Reproduce all of the material word for word.

- Dataset section -
━━━━━━━━━━━━━━━━━━━━━━━━━━━━━━
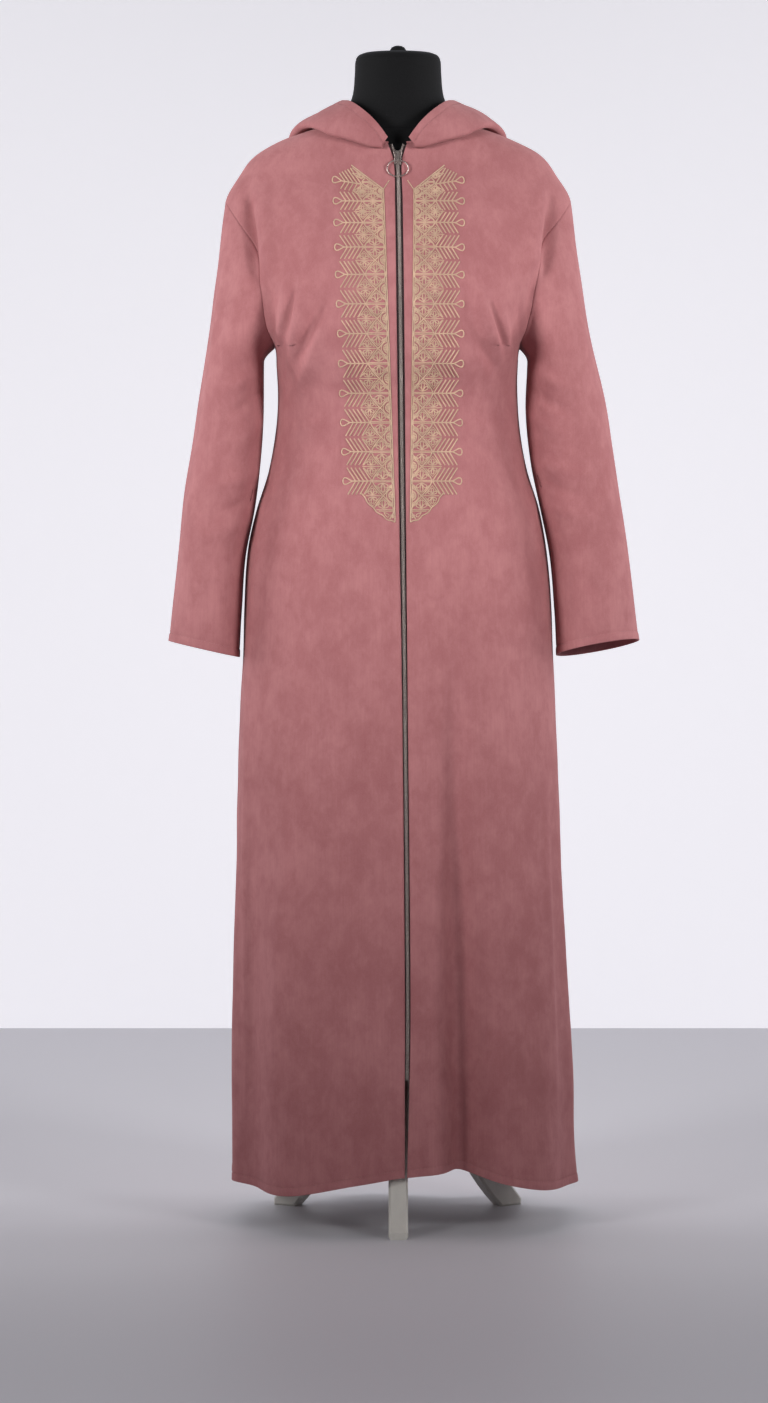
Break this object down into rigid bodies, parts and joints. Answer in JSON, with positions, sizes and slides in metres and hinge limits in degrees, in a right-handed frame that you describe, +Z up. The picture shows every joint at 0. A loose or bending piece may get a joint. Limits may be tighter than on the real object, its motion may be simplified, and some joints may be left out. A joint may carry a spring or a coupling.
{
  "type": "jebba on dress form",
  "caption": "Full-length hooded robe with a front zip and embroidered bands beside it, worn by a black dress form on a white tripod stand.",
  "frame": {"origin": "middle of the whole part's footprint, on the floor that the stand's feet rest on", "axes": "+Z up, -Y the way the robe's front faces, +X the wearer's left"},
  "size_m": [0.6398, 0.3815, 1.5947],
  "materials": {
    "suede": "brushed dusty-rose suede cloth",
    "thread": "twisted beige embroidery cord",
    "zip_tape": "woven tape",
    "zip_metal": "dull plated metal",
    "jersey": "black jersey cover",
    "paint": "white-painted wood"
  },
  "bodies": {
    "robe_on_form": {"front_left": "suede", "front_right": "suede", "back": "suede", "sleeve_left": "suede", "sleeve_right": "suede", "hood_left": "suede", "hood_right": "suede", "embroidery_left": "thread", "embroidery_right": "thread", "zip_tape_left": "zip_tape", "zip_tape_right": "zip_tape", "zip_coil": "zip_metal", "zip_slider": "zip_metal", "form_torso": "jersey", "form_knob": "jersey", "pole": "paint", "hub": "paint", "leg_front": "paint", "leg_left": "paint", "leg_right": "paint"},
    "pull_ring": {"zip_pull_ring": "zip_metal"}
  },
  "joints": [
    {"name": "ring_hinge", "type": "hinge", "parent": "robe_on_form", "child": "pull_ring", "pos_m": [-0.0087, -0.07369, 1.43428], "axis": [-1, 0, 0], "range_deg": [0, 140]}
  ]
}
━━━━━━━━━━━━━━━━━━━━━━━━━━━━━━
- Answer to this problem -
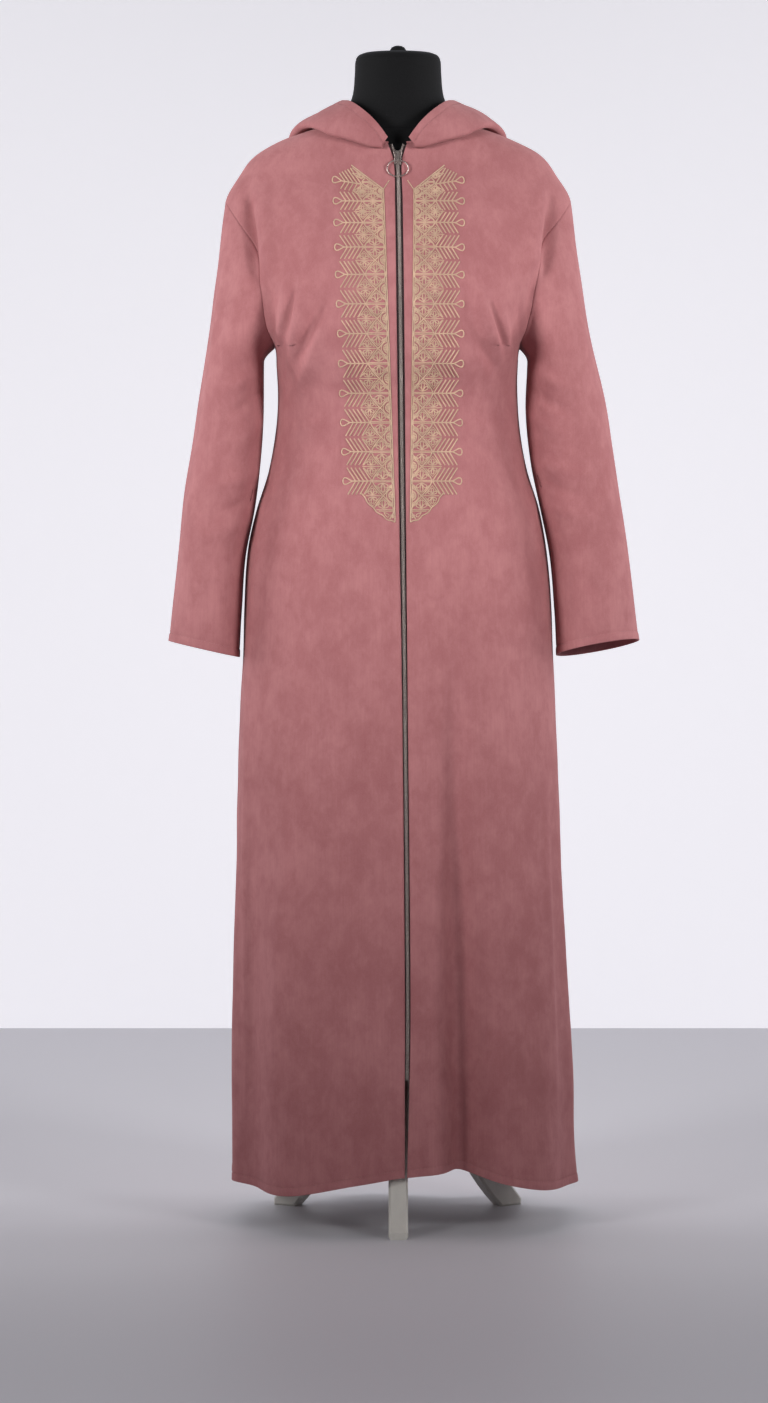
Break this object down into rigid bodies, parts and joints. Answer in JSON, with positions, sizes and slides in metres and hinge limits in degrees, in a right-handed frame that you describe, +Z up. The picture shows every joint at 0. A loose or bending piece may get a joint. Limits may be tighter than on the real object, its motion may be simplified, and some joints may be left out. A joint may carry a spring or a coupling.
{
  "type": "jebba on dress form",
  "caption": "Full-length hooded robe with a front zip and embroidered bands beside it, worn by a black dress form on a white tripod stand.",
  "frame": {"origin": "middle of the whole part's footprint, on the floor that the stand's feet rest on", "axes": "+Z up, -Y the way the robe's front faces, +X the wearer's left"},
  "size_m": [0.6398, 0.3815, 1.5947],
  "materials": {
    "suede": "brushed dusty-rose suede cloth",
    "thread": "twisted beige embroidery cord",
    "zip_tape": "woven tape",
    "zip_metal": "dull plated metal",
    "jersey": "black jersey cover",
    "paint": "white-painted wood"
  },
  "bodies": {
    "robe_on_form": {"front_left": "suede", "front_right": "suede", "back": "suede", "sleeve_left": "suede", "sleeve_right": "suede", "hood_left": "suede", "hood_right": "suede", "embroidery_left": "thread", "embroidery_right": "thread", "zip_tape_left": "zip_tape", "zip_tape_right": "zip_tape", "zip_coil": "zip_metal", "zip_slider": "zip_metal", "form_torso": "jersey", "form_knob": "jersey", "pole": "paint", "hub": "paint", "leg_front": "paint", "leg_left": "paint", "leg_right": "paint"},
    "pull_ring": {"zip_pull_ring": "zip_metal"}
  },
  "joints": [
    {"name": "ring_hinge", "type": "hinge", "parent": "robe_on_form", "child": "pull_ring", "pos_m": [-0.0087, -0.07369, 1.43428], "axis": [-1, 0, 0], "range_deg": [0, 140]}
  ]
}